• **What the task asks**
Reproduce exactly the lines of the material beneath, from the line that contains "Continue the FreeCAD" to the line that contains "kind, inputs, **settings).outputs[output]", both included, and no other lines.

— begin Records shown —

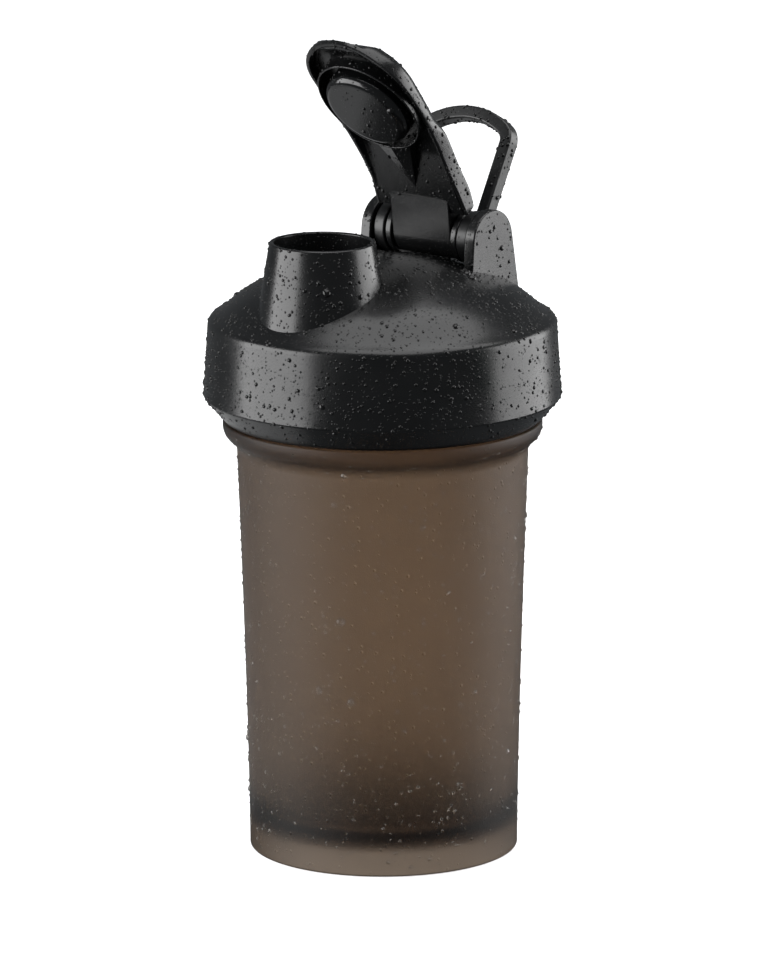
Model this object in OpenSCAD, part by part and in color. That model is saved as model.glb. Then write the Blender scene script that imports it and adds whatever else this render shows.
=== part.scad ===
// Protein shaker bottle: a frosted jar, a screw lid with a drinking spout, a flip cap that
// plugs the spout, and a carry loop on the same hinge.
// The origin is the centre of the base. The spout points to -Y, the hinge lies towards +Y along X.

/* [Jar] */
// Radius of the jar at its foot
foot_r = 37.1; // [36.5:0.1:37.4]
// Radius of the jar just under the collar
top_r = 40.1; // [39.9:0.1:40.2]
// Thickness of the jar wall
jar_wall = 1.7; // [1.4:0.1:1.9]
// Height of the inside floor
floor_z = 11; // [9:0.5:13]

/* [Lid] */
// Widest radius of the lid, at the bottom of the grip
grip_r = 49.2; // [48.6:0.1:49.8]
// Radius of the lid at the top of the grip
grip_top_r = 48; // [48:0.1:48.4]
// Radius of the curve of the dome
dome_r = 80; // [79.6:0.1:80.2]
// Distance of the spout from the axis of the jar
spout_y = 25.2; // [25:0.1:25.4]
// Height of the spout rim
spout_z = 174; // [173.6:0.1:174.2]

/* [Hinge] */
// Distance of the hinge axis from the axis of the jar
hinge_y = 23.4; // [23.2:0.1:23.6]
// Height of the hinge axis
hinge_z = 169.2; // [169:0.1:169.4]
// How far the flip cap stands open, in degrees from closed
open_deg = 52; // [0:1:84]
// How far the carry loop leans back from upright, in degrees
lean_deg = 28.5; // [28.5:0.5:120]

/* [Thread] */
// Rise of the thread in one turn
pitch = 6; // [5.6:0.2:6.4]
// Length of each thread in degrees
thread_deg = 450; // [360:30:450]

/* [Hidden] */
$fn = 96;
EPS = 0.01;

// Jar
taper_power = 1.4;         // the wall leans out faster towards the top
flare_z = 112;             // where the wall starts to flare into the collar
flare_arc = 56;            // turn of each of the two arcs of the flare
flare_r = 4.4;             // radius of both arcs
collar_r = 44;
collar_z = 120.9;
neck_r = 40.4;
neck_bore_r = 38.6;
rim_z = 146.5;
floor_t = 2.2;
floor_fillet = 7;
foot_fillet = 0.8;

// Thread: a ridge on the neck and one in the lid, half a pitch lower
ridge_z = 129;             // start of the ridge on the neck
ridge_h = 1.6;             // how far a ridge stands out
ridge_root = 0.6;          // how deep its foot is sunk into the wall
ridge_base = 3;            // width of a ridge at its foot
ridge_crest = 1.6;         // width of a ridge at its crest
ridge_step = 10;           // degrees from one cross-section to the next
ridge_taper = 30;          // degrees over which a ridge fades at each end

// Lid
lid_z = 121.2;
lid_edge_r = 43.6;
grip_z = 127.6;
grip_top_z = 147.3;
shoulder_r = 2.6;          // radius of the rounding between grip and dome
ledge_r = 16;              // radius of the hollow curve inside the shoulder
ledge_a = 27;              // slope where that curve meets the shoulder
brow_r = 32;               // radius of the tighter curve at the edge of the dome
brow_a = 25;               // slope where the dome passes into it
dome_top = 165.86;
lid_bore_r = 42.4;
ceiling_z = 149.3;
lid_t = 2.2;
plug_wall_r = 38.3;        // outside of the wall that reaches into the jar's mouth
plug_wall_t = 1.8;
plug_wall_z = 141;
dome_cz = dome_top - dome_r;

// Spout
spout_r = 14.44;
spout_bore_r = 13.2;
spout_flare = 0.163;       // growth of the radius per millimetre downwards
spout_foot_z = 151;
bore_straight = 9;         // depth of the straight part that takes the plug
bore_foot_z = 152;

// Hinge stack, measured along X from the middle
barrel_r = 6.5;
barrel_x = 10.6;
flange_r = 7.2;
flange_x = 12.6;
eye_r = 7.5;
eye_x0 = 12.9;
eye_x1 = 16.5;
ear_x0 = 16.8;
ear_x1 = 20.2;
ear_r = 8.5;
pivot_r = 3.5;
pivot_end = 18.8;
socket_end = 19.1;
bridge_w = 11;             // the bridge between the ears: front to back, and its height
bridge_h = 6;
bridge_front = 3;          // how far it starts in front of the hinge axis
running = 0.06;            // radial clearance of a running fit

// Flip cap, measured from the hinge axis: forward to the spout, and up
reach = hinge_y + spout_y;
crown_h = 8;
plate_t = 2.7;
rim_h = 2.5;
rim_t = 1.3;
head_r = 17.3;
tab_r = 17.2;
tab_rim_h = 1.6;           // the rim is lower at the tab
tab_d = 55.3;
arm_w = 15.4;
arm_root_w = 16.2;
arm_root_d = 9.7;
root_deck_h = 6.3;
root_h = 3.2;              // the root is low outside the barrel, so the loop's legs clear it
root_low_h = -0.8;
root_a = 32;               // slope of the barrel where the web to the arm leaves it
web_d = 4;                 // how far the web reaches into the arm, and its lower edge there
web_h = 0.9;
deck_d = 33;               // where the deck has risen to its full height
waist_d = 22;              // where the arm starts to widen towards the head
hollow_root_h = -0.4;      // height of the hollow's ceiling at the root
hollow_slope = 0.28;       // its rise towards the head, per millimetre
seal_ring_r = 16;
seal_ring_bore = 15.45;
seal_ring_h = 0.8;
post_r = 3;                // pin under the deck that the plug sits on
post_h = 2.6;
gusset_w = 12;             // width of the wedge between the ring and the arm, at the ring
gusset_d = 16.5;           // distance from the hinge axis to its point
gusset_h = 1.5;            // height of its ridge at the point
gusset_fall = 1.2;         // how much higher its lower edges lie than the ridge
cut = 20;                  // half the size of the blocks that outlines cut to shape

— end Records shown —
— begin Records shown —

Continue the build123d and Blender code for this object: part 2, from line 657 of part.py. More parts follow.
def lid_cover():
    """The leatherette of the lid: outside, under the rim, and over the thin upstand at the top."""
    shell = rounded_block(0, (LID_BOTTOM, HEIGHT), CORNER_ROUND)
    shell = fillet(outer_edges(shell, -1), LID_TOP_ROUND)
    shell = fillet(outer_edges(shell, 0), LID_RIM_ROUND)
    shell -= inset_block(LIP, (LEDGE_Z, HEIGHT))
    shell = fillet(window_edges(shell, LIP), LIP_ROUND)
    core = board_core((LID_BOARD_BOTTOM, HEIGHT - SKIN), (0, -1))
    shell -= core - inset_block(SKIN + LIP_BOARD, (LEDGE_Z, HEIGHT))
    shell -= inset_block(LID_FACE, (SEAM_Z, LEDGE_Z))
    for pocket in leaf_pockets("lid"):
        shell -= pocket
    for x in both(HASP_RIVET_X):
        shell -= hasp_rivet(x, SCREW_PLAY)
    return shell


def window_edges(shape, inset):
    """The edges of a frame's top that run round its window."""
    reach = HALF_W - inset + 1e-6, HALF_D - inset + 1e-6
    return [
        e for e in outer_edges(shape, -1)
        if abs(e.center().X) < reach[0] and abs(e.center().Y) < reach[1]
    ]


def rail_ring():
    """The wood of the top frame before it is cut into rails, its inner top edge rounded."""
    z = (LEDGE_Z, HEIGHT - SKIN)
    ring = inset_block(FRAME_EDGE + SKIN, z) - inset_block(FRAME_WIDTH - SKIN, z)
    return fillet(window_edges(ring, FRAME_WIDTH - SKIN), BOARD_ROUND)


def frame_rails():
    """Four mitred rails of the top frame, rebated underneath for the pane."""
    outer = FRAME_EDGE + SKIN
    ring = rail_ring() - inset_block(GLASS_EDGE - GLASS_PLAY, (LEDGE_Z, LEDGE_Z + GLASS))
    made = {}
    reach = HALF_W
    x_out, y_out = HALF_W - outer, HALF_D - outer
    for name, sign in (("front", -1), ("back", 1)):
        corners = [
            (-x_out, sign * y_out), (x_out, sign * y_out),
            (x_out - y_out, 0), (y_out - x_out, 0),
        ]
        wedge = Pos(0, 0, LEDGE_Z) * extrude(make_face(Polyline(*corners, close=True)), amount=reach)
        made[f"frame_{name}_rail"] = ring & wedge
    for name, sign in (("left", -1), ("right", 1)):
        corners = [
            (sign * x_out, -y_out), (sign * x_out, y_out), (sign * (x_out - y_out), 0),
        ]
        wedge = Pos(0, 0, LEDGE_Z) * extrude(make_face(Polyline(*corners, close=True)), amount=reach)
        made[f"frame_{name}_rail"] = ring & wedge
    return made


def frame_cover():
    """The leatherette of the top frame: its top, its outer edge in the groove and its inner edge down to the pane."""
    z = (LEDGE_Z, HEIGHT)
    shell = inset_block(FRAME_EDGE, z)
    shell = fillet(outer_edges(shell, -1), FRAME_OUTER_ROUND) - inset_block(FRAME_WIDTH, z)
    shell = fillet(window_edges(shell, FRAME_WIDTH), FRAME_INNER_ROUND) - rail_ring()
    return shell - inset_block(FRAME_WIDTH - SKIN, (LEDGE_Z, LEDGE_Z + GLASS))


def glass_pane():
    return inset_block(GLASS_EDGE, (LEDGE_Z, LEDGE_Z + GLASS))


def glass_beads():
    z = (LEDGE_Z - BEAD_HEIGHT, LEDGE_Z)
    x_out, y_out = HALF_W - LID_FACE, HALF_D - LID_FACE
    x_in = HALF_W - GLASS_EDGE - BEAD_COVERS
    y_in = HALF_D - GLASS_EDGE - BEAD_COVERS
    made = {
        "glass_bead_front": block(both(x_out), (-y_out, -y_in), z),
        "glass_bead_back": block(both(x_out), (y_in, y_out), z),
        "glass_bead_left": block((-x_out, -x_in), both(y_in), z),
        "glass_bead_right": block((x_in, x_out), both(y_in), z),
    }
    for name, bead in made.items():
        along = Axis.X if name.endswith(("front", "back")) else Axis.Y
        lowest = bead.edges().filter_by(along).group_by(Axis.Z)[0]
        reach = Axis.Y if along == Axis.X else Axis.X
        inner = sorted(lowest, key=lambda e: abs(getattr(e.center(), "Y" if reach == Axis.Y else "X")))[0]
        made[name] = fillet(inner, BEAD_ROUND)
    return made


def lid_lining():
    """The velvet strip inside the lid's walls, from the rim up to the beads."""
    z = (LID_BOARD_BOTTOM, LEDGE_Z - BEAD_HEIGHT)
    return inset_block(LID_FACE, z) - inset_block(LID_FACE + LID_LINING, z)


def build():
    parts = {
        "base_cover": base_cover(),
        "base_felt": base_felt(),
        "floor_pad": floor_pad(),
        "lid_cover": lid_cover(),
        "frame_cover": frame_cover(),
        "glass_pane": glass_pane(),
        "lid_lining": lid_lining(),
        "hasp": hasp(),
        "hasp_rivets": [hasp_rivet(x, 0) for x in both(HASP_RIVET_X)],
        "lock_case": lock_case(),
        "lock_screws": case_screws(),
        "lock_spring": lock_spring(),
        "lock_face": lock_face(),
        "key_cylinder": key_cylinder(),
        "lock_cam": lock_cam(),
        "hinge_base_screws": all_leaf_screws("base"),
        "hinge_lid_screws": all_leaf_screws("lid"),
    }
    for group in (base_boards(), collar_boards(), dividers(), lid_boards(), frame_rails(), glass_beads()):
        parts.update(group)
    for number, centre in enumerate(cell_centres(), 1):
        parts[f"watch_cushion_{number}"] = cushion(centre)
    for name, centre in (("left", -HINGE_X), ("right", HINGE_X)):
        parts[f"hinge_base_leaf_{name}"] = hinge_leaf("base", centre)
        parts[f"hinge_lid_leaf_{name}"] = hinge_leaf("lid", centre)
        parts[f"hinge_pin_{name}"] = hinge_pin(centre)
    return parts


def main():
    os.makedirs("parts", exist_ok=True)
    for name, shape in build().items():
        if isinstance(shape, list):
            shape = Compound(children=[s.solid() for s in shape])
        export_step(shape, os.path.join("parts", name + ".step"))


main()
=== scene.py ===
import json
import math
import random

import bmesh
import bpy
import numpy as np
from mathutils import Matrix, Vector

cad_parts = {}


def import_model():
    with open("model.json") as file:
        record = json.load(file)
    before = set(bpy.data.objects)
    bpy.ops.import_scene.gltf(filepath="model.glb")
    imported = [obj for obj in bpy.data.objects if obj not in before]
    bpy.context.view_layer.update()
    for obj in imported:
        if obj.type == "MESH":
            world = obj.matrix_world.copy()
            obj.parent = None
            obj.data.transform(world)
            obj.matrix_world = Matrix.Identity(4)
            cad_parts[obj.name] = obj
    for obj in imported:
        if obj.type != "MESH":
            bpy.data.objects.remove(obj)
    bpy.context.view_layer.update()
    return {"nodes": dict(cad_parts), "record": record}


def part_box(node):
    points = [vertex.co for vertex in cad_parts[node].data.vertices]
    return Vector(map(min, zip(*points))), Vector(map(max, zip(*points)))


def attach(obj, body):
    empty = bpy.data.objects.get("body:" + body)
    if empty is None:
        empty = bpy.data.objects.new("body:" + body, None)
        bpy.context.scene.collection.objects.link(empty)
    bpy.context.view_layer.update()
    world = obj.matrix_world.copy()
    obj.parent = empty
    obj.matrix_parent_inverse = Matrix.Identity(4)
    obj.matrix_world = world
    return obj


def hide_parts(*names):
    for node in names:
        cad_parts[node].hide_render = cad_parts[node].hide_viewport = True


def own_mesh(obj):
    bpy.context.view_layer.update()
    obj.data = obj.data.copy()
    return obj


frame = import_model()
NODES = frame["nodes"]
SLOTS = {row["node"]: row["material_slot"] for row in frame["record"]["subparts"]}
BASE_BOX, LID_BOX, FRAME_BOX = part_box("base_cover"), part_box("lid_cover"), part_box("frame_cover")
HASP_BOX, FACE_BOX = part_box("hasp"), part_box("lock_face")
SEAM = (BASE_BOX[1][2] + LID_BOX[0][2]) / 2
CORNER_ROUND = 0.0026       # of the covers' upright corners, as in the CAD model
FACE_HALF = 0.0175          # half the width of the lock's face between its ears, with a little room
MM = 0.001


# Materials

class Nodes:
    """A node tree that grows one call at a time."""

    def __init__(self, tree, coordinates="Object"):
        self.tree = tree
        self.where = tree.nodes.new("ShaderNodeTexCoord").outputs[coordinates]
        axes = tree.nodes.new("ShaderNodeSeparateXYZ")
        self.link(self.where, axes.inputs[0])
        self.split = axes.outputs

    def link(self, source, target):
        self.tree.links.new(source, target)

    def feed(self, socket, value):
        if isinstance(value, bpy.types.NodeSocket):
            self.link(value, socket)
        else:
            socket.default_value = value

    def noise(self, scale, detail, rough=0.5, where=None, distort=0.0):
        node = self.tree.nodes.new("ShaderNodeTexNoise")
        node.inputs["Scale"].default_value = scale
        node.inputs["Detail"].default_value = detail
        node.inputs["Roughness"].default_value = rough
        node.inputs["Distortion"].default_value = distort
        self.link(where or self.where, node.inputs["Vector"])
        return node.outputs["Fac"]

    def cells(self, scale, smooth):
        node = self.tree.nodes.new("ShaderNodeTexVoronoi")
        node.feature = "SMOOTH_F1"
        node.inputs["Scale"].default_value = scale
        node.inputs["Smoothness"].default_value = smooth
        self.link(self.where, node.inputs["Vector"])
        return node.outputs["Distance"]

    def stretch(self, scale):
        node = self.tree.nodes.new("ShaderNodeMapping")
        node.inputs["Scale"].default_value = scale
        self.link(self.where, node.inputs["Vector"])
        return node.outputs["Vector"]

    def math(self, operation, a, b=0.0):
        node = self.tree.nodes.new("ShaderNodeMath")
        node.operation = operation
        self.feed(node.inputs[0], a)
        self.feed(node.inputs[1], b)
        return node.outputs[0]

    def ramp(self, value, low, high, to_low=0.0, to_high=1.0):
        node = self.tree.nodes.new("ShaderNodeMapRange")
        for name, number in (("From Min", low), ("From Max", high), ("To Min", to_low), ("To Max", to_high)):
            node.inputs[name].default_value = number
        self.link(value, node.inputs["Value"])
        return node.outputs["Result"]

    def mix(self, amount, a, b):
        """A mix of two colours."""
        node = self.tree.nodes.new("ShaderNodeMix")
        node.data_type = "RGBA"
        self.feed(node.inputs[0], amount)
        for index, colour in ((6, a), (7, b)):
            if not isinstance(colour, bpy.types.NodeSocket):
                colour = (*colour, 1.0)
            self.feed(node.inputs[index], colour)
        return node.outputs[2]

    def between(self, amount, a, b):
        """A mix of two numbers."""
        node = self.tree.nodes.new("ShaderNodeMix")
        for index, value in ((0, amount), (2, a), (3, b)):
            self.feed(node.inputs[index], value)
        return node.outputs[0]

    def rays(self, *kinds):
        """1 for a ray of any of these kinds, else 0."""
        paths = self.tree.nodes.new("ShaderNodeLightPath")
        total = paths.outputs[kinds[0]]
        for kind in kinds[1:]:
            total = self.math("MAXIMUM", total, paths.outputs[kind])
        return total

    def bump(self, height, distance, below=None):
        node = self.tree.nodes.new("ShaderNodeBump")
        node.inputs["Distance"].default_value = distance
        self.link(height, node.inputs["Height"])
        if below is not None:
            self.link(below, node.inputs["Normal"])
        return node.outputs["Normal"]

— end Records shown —
— begin Records shown —

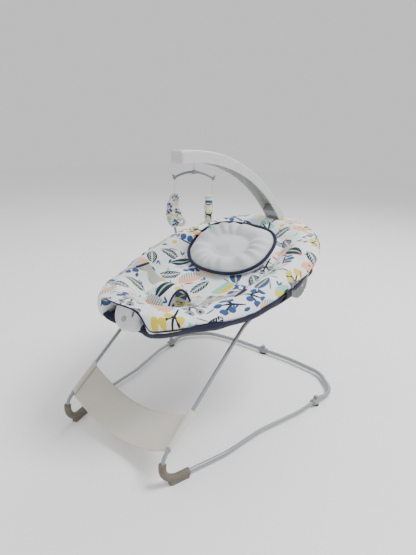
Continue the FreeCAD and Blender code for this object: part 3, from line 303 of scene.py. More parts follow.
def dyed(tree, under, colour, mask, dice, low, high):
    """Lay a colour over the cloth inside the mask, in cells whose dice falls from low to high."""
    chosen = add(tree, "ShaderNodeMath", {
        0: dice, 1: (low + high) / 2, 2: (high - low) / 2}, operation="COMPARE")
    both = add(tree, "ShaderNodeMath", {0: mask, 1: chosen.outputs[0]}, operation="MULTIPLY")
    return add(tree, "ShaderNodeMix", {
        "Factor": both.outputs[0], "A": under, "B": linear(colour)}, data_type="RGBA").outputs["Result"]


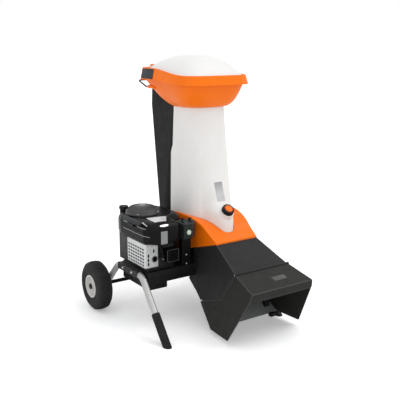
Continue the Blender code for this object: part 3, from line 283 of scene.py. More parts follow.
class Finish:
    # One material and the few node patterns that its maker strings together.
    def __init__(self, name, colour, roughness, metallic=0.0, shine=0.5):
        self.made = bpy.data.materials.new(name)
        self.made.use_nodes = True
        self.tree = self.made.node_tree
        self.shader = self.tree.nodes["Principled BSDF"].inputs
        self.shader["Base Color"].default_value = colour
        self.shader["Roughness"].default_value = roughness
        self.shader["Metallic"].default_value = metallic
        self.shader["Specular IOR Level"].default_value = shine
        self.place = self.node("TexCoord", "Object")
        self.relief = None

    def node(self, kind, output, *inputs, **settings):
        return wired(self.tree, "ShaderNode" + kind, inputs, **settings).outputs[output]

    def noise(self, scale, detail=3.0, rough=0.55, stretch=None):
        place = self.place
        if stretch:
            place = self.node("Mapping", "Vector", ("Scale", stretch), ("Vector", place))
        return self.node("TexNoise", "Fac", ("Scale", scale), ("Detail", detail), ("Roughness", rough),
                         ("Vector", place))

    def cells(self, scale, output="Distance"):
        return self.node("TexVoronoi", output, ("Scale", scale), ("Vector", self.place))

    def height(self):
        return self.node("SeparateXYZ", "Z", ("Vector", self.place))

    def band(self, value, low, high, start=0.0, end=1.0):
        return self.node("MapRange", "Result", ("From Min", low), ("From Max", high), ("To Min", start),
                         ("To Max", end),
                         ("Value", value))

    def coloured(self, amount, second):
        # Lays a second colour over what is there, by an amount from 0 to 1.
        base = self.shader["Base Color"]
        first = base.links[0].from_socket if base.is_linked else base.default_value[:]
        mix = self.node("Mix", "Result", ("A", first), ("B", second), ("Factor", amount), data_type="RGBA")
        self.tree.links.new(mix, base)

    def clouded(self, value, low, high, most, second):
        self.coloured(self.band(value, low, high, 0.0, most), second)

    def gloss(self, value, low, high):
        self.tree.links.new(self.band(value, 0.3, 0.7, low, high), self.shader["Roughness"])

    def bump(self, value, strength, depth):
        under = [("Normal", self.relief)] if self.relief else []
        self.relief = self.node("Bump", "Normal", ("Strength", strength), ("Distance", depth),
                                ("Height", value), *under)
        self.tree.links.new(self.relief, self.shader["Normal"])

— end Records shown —

• **Solution to the exercise**
Continue the FreeCAD and Blender code for this object: part 3, from line 303 of scene.py. More parts follow.
def dyed(tree, under, colour, mask, dice, low, high):
    """Lay a colour over the cloth inside the mask, in cells whose dice falls from low to high."""
    chosen = add(tree, "ShaderNodeMath", {
        0: dice, 1: (low + high) / 2, 2: (high - low) / 2}, operation="COMPARE")
    both = add(tree, "ShaderNodeMath", {0: mask, 1: chosen.outputs[0]}, operation="MULTIPLY")
    return add(tree, "ShaderNodeMix", {
        "Factor": both.outputs[0], "A": under, "B": linear(colour)}, data_type="RGBA").outputs["Result"]


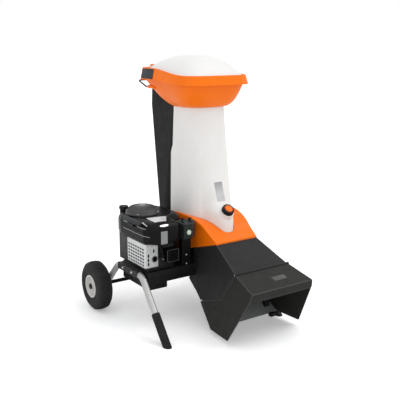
Continue the Blender code for this object: part 3, from line 283 of scene.py. More parts follow.
class Finish:
    # One material and the few node patterns that its maker strings together.
    def __init__(self, name, colour, roughness, metallic=0.0, shine=0.5):
        self.made = bpy.data.materials.new(name)
        self.made.use_nodes = True
        self.tree = self.made.node_tree
        self.shader = self.tree.nodes["Principled BSDF"].inputs
        self.shader["Base Color"].default_value = colour
        self.shader["Roughness"].default_value = roughness
        self.shader["Metallic"].default_value = metallic
        self.shader["Specular IOR Level"].default_value = shine
        self.place = self.node("TexCoord", "Object")
        self.relief = None

    def node(self, kind, output, *inputs, **settings):
        return wired(self.tree, "ShaderNode" + kind, inputs, **settings).outputs[output]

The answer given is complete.